§ **What is asked**:
Repeat only the lines running from the beginning of the material through the line that contains "# X runs along".

§ **Material provided**:
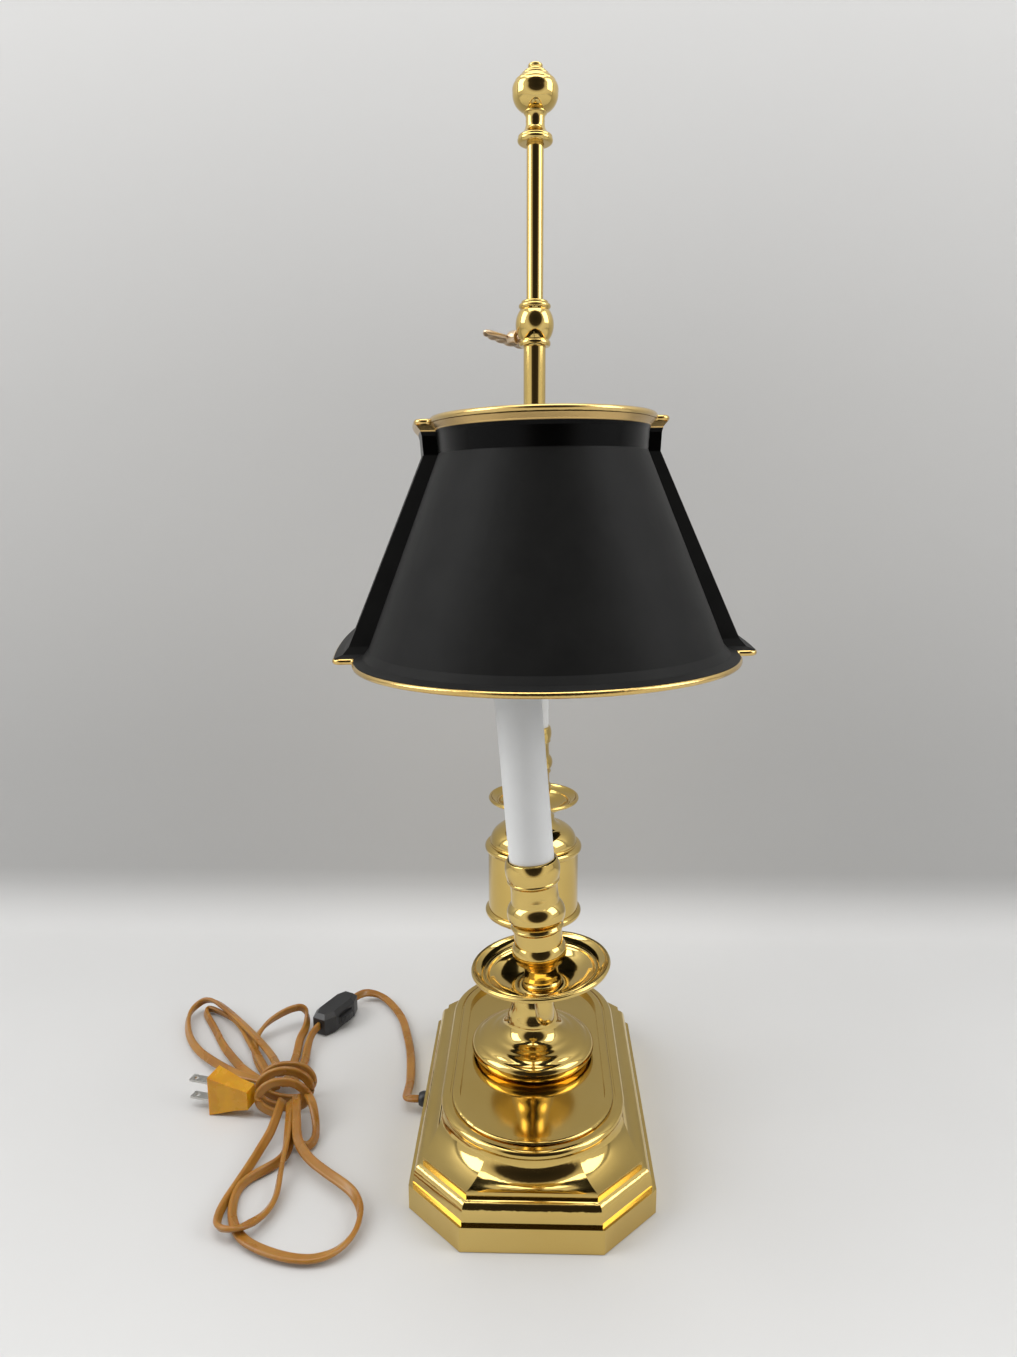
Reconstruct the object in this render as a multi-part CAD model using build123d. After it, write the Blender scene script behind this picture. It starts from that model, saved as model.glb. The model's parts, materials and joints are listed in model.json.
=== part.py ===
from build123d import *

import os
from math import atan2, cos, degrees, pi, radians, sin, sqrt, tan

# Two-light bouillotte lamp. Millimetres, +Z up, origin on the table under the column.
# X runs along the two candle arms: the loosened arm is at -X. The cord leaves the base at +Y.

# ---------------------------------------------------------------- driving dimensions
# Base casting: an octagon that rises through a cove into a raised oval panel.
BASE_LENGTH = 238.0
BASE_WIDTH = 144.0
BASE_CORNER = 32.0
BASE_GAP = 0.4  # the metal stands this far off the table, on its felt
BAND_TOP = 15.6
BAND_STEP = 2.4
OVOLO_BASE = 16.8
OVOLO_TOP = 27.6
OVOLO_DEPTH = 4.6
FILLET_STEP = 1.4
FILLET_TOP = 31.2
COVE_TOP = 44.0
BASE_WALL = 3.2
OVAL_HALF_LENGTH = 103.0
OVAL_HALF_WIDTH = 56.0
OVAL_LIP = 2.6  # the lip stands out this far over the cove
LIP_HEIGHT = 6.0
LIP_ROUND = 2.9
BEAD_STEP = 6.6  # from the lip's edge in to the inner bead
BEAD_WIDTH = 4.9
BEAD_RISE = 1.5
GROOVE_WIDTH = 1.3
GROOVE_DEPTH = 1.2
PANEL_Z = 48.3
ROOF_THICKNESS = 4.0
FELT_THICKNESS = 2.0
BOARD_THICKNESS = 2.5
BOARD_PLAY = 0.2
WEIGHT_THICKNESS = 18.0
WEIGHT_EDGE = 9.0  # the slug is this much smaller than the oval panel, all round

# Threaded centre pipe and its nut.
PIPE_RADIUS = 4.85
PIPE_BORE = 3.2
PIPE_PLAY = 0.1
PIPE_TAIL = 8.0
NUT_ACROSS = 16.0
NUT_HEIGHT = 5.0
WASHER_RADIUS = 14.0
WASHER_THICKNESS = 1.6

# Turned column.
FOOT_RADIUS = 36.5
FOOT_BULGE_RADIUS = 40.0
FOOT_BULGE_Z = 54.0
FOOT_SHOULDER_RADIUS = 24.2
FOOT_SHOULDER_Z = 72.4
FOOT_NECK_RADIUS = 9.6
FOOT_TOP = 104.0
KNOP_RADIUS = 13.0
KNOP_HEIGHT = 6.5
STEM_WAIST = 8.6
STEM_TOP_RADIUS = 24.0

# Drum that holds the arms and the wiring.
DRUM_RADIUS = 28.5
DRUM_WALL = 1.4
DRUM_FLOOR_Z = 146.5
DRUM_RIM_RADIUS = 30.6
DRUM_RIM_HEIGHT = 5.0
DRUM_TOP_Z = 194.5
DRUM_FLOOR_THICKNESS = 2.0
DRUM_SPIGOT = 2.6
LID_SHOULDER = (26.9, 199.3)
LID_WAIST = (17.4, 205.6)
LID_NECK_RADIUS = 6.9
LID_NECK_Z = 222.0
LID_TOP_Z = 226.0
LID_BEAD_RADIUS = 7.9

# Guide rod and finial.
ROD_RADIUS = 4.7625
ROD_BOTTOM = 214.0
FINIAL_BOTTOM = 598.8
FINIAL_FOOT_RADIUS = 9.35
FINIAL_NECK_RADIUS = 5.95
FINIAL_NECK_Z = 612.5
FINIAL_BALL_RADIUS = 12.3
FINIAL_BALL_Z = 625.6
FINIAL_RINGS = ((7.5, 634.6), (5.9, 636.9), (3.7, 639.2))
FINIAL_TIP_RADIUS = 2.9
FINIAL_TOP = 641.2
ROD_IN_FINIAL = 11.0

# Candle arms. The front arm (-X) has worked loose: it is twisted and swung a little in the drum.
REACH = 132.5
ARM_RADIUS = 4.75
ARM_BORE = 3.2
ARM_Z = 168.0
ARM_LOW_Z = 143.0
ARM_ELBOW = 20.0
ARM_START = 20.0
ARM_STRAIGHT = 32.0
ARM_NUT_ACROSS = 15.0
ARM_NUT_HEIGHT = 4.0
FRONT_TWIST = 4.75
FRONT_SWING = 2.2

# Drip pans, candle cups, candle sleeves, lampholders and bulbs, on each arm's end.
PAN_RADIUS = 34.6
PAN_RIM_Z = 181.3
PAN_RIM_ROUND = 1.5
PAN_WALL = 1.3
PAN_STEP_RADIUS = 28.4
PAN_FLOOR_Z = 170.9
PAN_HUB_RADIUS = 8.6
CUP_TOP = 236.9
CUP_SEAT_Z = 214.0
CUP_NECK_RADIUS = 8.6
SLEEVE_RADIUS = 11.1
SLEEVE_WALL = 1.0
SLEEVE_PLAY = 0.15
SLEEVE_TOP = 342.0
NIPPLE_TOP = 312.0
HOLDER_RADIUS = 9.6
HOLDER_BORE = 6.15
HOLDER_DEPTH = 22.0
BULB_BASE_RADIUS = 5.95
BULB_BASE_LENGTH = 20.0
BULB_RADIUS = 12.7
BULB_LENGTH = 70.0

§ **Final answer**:
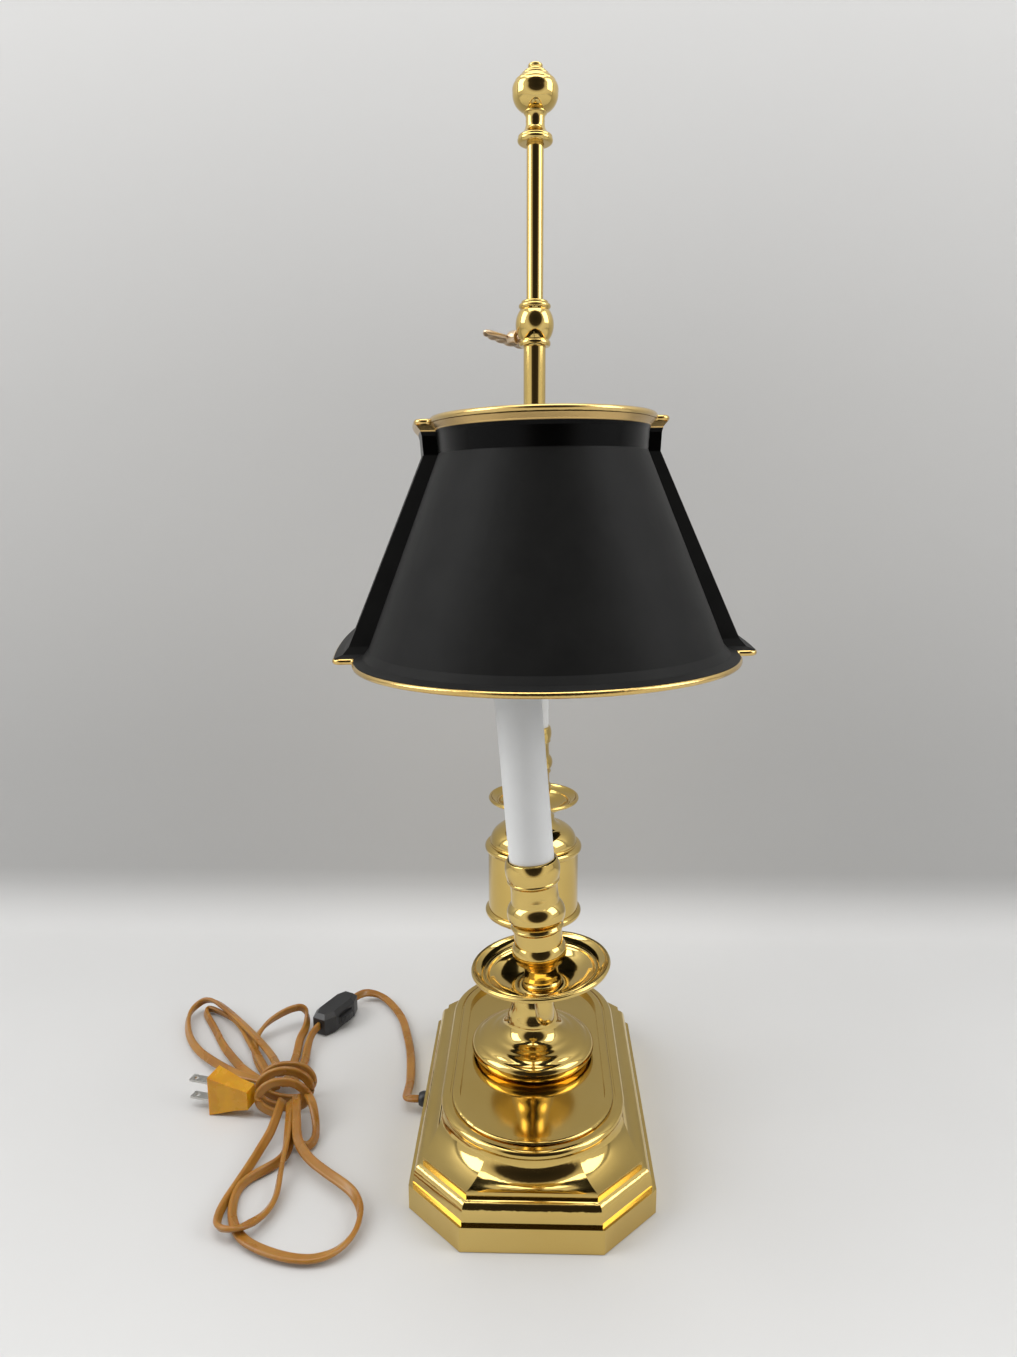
Reconstruct the object in this render as a multi-part CAD model using build123d. After it, write the Blender scene script behind this picture. It starts from that model, saved as model.glb. The model's parts, materials and joints are listed in model.json.
=== part.py ===
from build123d import *

import os
from math import atan2, cos, degrees, pi, radians, sin, sqrt, tan

# Two-light bouillotte lamp. Millimetres, +Z up, origin on the table under the column.
# X runs along the two candle arms: the loosened arm is at -X. The cord leaves the base at +Y.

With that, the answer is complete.